SET TASK - Pull out every line of the listing below where "this" appears.

DATA RECORDS -
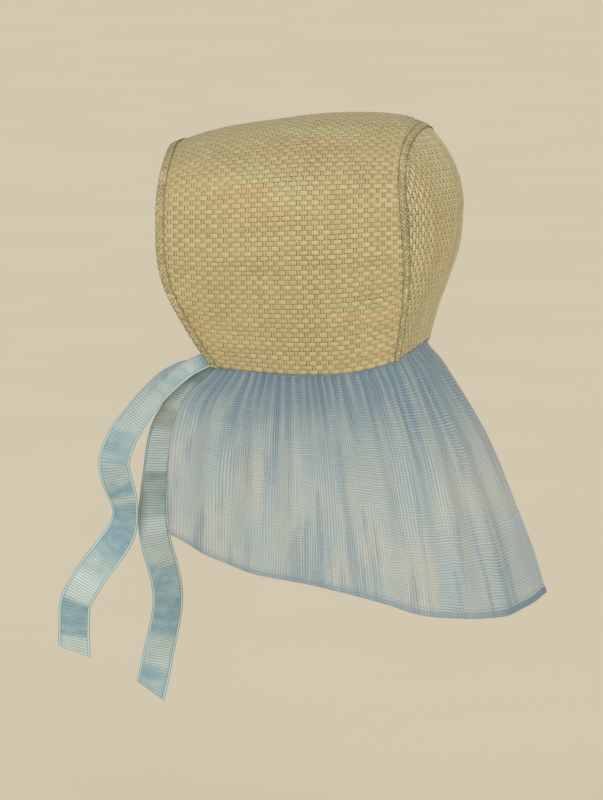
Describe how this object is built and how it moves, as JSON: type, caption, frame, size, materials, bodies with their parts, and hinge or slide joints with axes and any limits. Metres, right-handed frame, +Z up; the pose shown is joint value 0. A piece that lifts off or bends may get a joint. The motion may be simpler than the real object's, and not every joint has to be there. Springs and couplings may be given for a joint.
{
  "type": "straw bonnet",
  "caption": "Deep straw bonnet with a domed straw back, braid-bound front edge, gathered cotton cape below the neck edge and ribbon ties.",
  "frame": {"origin": "on the inside of the straw crown at its highest point, where it sits on the head", "axes": "+Z up as worn, -Y towards the face opening, +X towards the wearer's left"},
  "size_m": [0.2196, 0.3869, 0.4969],
  "materials": {
    "straw": "woven poplar-and-straw cloth, pale gold floats over darker gaps, satin",
    "braid": "narrow greenish straw braid, speckled, matt",
    "cotton": "thin blue-grey cotton with a visible thread grid, matt",
    "ribbon": "ribbed pale blue ribbon with pale selvedges, soft sheen"
  },
  "bodies": {
    "root": {"brim": "straw", "crown_back": "straw", "front_binding": "braid", "seam_band": "braid", "cape": "cotton", "tie_left": "ribbon", "tie_right": "ribbon"}
  },
  "joints": []
}
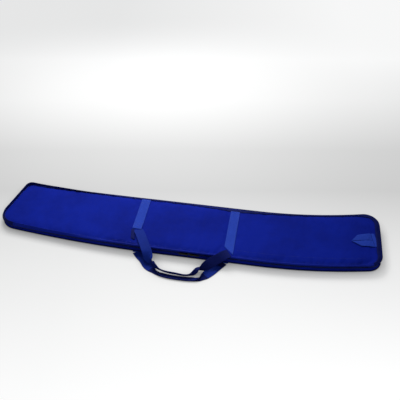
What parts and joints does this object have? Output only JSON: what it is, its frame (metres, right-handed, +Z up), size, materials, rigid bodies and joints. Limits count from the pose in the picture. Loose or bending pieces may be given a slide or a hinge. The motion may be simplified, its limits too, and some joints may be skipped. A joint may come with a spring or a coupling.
{
  "type": "telescope carry case",
  "caption": "Long padded soft case for a telescope tube, lying empty and zipped, slightly bent, with two webbing handle loops at one long side and a hang loop at one end.",
  "frame": {"origin": "middle of the flat underside, on the surface that the case lies on", "axes": "+X along the straight middle of the case towards the end with the hang loop, +Y across to the fabric hinge, away from the handles, +Z up"},
  "size_m": [1.2775, 0.3663, 0.0402],
  "materials": {
    "cover": "woven coated polyester, royal blue",
    "webbing": "flat woven webbing, mid blue",
    "piping": "fabric-covered cord, dark navy",
    "foam": "closed-cell padding, pale grey",
    "lining": "thin plain-woven lining, black",
    "zip_tape": "woven zip tape, black-navy",
    "zip_coil": "nylon coil, black",
    "zip_metal": "black paint, satin"
  },
  "bodies": {
    "base": {"base_cover": "cover", "base_foam": "foam", "base_lining": "lining", "base_binding": "lining", "base_piping": "piping", "base_gusset": "cover", "base_zip_tape": "zip_tape", "base_zip_coil": "zip_coil", "base_strap_left": "webbing", "base_strap_right": "webbing", "zip_end_stops": "zip_tape", "hinge_gusset": "cover"},
    "lid": {"lid_cover": "cover", "lid_foam": "foam", "lid_lining": "lining", "lid_binding": "lining", "lid_piping": "piping", "lid_gusset": "cover", "lid_zip_tape": "zip_tape", "lid_zip_coil": "zip_coil", "lid_strap_left": "webbing", "lid_strap_right": "webbing", "hang_loop_anchor": "webbing"},
    "slider_left": {"zip_slider_left": "zip_metal"},
    "slider_right": {"zip_slider_right": "zip_metal"},
    "pull_left": {"zip_pull_left": "zip_metal"},
    "pull_right": {"zip_pull_right": "zip_metal"},
    "base_loop": {"base_handle": "webbing"},
    "lid_loop": {"lid_handle": "webbing"},
    "hang_strap": {"hang_loop": "webbing"}
  },
  "joints": [
    {"name": "lid_hinge", "type": "hinge", "parent": "base", "child": "lid", "pos_m": [0, 0.145, 0.0322], "axis": [-0.9998, -0.0208, 0], "range_deg": [0, 160]},
    {"name": "lid_handle_swing", "type": "hinge", "parent": "lid", "child": "lid_loop", "pos_m": [-0.165, -0.0395, 0.0355], "axis": [-0.9825, 0.1861, 0], "range_deg": [0, 150]},
    {"name": "base_handle_swing", "type": "hinge", "parent": "base", "child": "base_loop", "pos_m": [0, -0.115, -0.0001], "axis": [-1, 0, 0], "range_deg": [-170, 0]},
    {"name": "hang_loop_flip", "type": "hinge", "parent": "lid", "child": "hang_strap", "pos_m": [0.6044, 0.0351, 0.0354], "axis": [-0.2344, 0.9721, 0], "range_deg": [0, 170]},
    {"name": "slider_left_slide", "type": "slide", "parent": "base", "child": "slider_left", "axis": [-1, 0, 0], "range_m": [0, 0.13]},
    {"name": "slider_right_slide", "type": "slide", "parent": "base", "child": "slider_right", "axis": [1, 0, 0], "range_m": [0, 0.185]},
    {"name": "pull_left_swing", "type": "hinge", "parent": "slider_left", "child": "pull_left", "pos_m": [0.0135, -0.1113, 0.016], "axis": [0, 0, 1], "range_deg": [0, 120]},
    {"name": "pull_right_swing", "type": "hinge", "parent": "slider_right", "child": "pull_right", "pos_m": [0.0265, -0.1113, 0.016], "axis": [0, 0, -1], "range_deg": [0, 120]}
  ]
}
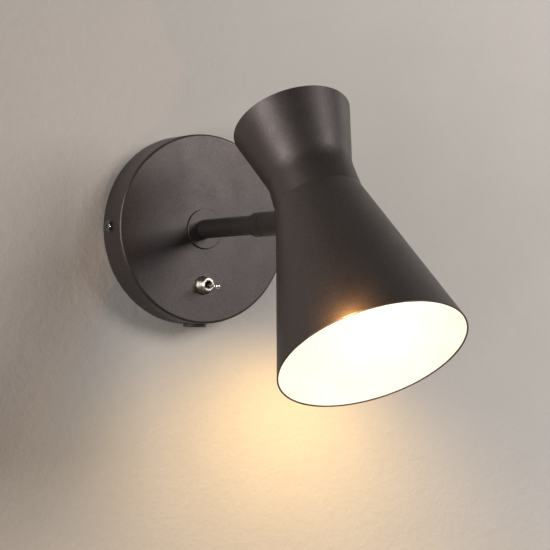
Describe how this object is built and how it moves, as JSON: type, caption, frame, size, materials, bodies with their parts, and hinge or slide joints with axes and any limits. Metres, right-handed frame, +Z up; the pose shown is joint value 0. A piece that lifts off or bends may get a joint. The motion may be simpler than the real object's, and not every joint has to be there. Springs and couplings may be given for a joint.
{
  "type": "wall light",
  "caption": "Round-backed wall light with a straight arm, a swivelling and tilting knuckle joint, a flared spot shade over a globe lamp, and a toggle switch on its canopy.",
  "frame": {"origin": "midway between the bracket's two wall-screw slots, on the wall face of the bracket", "axes": "+Y into the wall along the wall screws, +Z up the wall, +X to the right as seen from the room"},
  "size_m": [0.1242, 0.2587, 0.1861],
  "materials": {
    "black_coat": "fine-textured powder coat",
    "black_satin": "satin paint",
    "black_chrome": "polished black plating",
    "nickel": "polished nickel plating",
    "zinc_steel": "zinc plated",
    "brass": "bright",
    "black_plastic": "matte",
    "white_plastic": "matte",
    "grommet_rubber": "matte",
    "opal_globe": "opal, smooth",
    "lamp_body": "smooth"
  },
  "bodies": {
    "wall_base": {"wall_bracket": "zinc_steel", "canopy": "black_coat", "side_screws": "black_chrome", "side_rings": "black_chrome", "cable_grommet": "grommet_rubber", "terminal_block": "white_plastic", "terminal_screws": "brass", "terminal_fixings": "zinc_steel", "earth_screw": "brass", "earth_washer": "brass", "arm_flange": "black_satin", "arm_tube": "black_satin", "rear_nipple": "zinc_steel", "arm_lock_washer": "zinc_steel", "arm_nut": "zinc_steel", "toggle_frame": "nickel", "toggle_case": "black_plastic", "toggle_lugs": "brass", "toggle_dress_nut": "nickel", "toggle_inner_nut": "nickel", "front_nipple": "zinc_steel", "knuckle_socket": "black_satin", "swivel_washer": "black_plastic", "swivel_stop_screw": "black_chrome"},
    "toggle": {"toggle_lever": "nickel"},
    "swivel": {"knuckle_fork": "black_satin", "retaining_ring": "black_satin", "pivot_screw": "black_chrome", "pivot_washers": "black_plastic"},
    "head": {"knuckle_tongue": "black_satin", "saddle_washer": "black_satin", "stud_washer": "zinc_steel", "stud_nut": "zinc_steel", "holder_bracket": "zinc_steel", "holder_nipple": "zinc_steel", "holder_nut": "zinc_steel", "holder_lock_washer": "zinc_steel", "holder_cap": "black_plastic", "holder_sleeve": "black_plastic", "holder_insert": "black_plastic", "holder_shell": "brass", "holder_contact": "brass", "bulb_cap": "nickel", "bulb_base": "lamp_body", "bulb_globe": "opal_globe", "shade": "black_coat", "top_cap": "black_coat"}
  },
  "joints": [
    {"name": "pan", "type": "hinge", "parent": "wall_base", "child": "swivel", "pos_m": [0, -0.09725, 0], "axis": [0, -1, 0], "range_deg": [-160, 160]},
    {"name": "tilt", "type": "hinge", "parent": "swivel", "child": "head", "pos_m": [0, -0.11745, 0], "axis": [-1, 0, 0], "range_deg": [-45, 45]},
    {"name": "toggle", "type": "hinge", "parent": "wall_base", "child": "toggle", "pos_m": [0, -0.0235, -0.0354], "axis": [-1, 0, 0], "range_deg": [0, 8]}
  ]
}
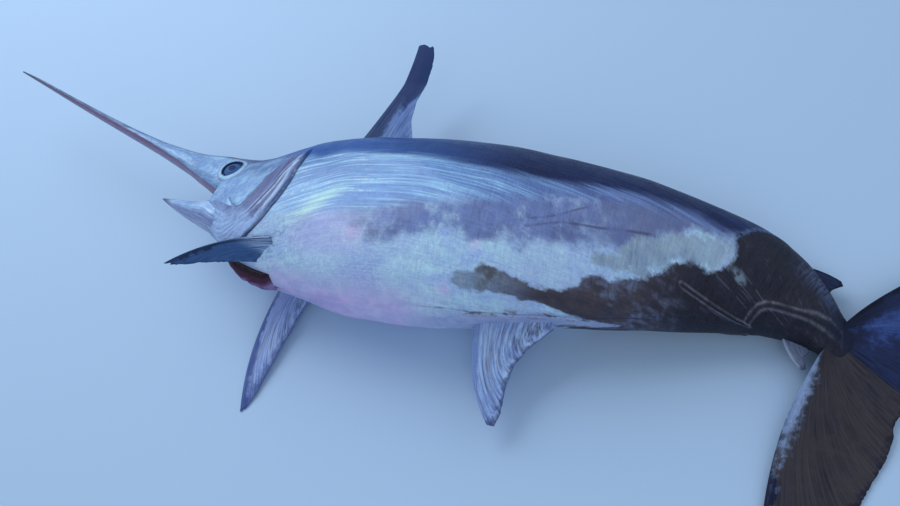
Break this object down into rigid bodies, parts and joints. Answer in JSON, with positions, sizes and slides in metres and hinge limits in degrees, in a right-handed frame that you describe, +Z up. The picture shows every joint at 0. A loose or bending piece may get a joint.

CORRECT RESULT -
Describe how this object is built and how it moves, as JSON: type, caption, frame, size, materials, bodies with their parts, and hinge or slide joints with axes and any limits. Metres, right-handed frame, +Z up; the pose shown is joint value 0. A piece that lifts off or bends may get a joint. The motion may be simpler than the real object's, and not every joint has to be there. Springs and couplings may be given for a joint.
What parts and joints does this object have? Output only JSON: what it is, its frame (metres, right-handed, +Z up), size, materials, rigid bodies and joints. Limits count from the pose in the picture. Loose or bending pieces may be given a slide or a hinge. The motion may be simplified, its limits too, and some joints may be skipped. A joint may come with a spring or a coupling.
Describe how this object is built and how it moves, as JSON: type, caption, frame, size, materials, bodies with their parts, and hinge or slide joints with axes and any limits. Metres, right-handed frame, +Z up; the pose shown is joint value 0. A piece that lifts off or bends may get a joint. The motion may be simpler than the real object's, and not every joint has to be there. Springs and couplings may be given for a joint.
Break this object down into rigid bodies, parts and joints. Answer in JSON, with positions, sizes and slides in metres and hinge limits in degrees, in a right-handed frame that you describe, +Z up. The picture shows every joint at 0. A loose or bending piece may get a joint.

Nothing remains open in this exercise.